• Challenge
Using the records that appear below, write out exactly the lines from the one with "make_flesh()" through the one with "obj.matrix_parent_inverse = Matrix.Identity(4)", keeping both end lines.

• Records for processing
════════
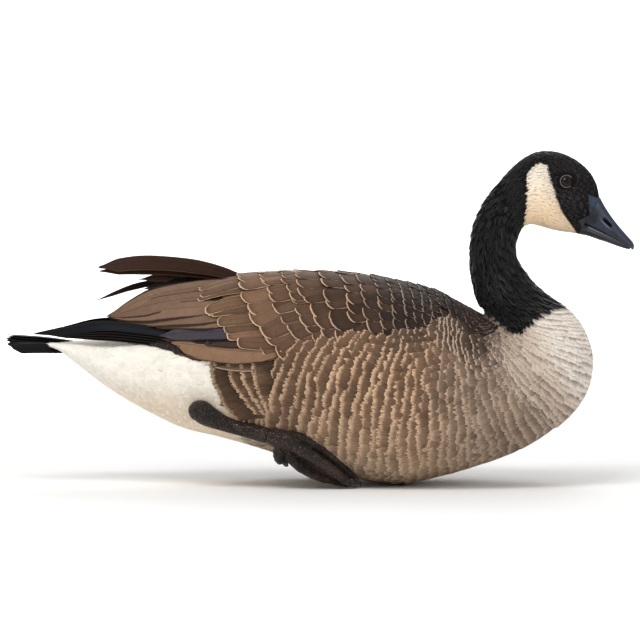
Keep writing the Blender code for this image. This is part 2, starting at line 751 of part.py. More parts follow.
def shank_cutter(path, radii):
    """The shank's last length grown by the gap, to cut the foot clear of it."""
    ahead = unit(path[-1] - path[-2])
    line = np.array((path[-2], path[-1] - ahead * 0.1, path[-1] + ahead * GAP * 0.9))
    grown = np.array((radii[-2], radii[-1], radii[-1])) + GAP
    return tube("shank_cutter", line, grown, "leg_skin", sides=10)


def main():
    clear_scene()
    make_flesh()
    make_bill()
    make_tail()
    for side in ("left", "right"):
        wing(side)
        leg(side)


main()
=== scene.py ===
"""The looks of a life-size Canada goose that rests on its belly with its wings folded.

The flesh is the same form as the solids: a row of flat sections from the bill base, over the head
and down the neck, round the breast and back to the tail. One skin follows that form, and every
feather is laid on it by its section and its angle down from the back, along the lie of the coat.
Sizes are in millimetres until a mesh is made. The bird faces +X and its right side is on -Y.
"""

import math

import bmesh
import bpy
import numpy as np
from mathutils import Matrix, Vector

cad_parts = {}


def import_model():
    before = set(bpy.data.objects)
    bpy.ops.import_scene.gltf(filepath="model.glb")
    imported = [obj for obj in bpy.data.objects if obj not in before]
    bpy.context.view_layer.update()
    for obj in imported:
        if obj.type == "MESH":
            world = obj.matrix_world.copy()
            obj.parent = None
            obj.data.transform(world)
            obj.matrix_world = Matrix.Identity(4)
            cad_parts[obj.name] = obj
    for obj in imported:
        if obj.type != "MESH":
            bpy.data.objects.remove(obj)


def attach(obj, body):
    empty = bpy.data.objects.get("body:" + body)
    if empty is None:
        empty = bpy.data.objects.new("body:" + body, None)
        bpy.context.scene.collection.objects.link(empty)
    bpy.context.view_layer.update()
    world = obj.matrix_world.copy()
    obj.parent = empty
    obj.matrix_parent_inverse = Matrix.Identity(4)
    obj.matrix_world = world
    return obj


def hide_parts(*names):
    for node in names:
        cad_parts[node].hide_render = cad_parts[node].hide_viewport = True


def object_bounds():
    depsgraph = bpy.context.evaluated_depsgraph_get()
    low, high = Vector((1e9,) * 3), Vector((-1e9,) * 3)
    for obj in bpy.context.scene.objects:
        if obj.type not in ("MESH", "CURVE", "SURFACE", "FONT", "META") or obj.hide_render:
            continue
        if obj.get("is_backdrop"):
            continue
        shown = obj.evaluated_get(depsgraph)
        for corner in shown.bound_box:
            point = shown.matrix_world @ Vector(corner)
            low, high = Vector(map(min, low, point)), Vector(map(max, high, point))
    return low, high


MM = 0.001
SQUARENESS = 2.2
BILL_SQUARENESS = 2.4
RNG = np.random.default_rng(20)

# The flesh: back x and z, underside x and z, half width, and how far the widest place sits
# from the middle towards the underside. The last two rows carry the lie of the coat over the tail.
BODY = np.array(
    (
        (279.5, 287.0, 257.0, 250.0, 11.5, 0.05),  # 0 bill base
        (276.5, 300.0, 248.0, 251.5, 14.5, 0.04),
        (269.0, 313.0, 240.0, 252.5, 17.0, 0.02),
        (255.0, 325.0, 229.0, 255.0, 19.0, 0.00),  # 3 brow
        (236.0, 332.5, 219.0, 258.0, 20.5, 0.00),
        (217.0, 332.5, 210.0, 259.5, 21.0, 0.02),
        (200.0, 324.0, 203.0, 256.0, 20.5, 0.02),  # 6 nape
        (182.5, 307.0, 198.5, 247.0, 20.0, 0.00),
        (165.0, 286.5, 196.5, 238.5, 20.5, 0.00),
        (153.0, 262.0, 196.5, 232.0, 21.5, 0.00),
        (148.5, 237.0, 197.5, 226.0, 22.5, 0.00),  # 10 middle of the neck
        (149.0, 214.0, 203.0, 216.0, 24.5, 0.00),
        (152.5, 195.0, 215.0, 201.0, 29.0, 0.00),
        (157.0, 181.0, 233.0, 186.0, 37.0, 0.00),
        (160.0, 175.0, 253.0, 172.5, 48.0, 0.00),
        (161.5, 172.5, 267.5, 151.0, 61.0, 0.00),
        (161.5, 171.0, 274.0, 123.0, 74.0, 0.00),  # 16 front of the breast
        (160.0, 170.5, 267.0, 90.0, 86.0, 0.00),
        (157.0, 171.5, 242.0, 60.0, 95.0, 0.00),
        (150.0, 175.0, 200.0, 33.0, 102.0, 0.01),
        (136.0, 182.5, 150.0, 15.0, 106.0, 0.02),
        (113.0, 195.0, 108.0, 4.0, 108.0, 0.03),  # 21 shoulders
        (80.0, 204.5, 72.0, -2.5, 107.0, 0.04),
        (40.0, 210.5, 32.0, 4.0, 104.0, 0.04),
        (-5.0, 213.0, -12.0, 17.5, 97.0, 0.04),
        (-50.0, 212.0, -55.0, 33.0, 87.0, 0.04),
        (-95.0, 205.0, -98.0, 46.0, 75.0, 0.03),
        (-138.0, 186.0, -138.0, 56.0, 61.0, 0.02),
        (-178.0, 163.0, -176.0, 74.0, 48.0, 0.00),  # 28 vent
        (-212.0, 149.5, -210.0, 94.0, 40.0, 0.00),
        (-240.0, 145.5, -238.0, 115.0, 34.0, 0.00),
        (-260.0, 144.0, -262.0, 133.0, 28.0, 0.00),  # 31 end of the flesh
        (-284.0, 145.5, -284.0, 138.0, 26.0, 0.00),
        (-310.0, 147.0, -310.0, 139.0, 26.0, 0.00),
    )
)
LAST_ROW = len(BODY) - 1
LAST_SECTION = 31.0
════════
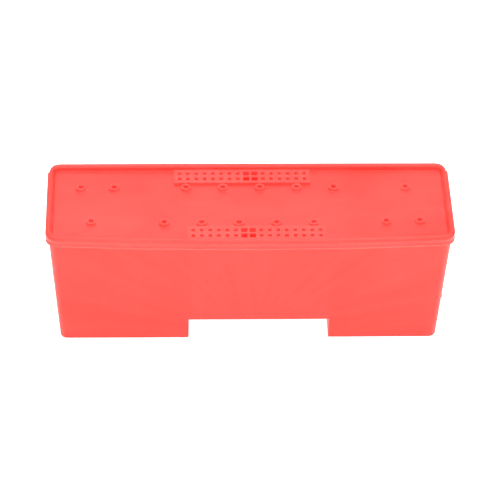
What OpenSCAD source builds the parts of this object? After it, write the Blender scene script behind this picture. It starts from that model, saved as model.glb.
════════
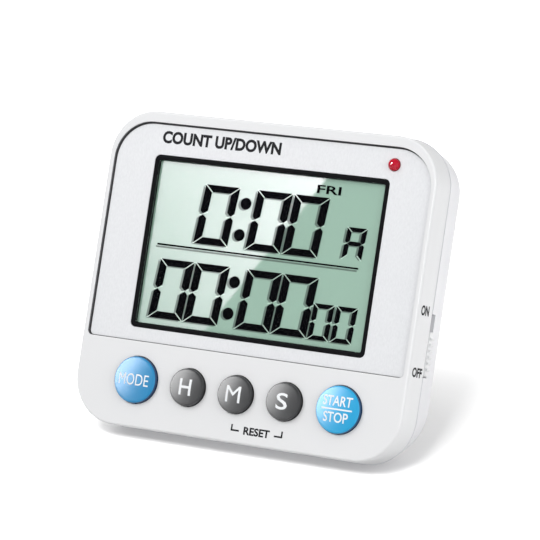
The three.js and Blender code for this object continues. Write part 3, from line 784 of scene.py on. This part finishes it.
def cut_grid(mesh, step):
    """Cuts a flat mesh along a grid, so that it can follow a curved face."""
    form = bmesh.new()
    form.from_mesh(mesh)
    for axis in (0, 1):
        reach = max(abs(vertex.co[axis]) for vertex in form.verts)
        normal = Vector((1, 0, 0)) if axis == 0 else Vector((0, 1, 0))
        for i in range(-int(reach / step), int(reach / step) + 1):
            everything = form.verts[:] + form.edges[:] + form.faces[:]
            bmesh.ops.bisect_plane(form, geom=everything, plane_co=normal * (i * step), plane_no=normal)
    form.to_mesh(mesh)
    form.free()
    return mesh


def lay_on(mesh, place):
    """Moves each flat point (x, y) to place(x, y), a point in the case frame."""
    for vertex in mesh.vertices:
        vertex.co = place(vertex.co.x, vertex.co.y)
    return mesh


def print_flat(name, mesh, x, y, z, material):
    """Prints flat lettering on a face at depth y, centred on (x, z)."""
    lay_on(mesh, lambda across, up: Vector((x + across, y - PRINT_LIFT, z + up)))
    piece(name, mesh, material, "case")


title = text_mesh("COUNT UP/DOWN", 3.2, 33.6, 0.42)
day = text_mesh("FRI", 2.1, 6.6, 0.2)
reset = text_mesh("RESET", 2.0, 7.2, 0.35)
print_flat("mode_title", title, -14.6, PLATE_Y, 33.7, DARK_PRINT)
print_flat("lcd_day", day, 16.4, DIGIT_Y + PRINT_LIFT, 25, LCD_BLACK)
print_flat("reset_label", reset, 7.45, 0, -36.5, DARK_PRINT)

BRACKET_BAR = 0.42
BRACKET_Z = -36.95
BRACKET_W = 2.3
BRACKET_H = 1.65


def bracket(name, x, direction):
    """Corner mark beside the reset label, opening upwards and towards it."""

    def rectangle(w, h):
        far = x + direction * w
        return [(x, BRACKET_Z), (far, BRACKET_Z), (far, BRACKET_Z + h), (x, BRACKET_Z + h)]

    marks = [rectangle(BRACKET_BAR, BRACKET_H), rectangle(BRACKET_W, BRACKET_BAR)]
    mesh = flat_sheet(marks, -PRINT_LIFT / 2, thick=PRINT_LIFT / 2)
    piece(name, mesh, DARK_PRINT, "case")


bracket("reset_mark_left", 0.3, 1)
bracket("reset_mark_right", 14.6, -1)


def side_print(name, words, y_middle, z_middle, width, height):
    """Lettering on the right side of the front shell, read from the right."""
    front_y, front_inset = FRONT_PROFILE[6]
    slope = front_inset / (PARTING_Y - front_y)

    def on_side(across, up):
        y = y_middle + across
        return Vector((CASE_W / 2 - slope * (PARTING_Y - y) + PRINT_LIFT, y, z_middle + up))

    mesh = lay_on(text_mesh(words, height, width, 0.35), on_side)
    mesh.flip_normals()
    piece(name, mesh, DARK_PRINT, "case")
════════
• Output for this exercise
    make_flesh()
    make_bill()
    make_tail()
    for side in ("left", "right"):
        wing(side)
        leg(side)


main()
=== scene.py ===
"""The looks of a life-size Canada goose that rests on its belly with its wings folded.

The flesh is the same form as the solids: a row of flat sections from the bill base, over the head
and down the neck, round the breast and back to the tail. One skin follows that form, and every
feather is laid on it by its section and its angle down from the back, along the lie of the coat.
Sizes are in millimetres until a mesh is made. The bird faces +X and its right side is on -Y.
"""

import math

import bmesh
import bpy
import numpy as np
from mathutils import Matrix, Vector

cad_parts = {}


def import_model():
    before = set(bpy.data.objects)
    bpy.ops.import_scene.gltf(filepath="model.glb")
    imported = [obj for obj in bpy.data.objects if obj not in before]
    bpy.context.view_layer.update()
    for obj in imported:
        if obj.type == "MESH":
            world = obj.matrix_world.copy()
            obj.parent = None
            obj.data.transform(world)
            obj.matrix_world = Matrix.Identity(4)
            cad_parts[obj.name] = obj
    for obj in imported:
        if obj.type != "MESH":
            bpy.data.objects.remove(obj)


def attach(obj, body):
    empty = bpy.data.objects.get("body:" + body)
    if empty is None:
        empty = bpy.data.objects.new("body:" + body, None)
        bpy.context.scene.collection.objects.link(empty)
    bpy.context.view_layer.update()
    world = obj.matrix_world.copy()
    obj.parent = empty
    obj.matrix_parent_inverse = Matrix.Identity(4)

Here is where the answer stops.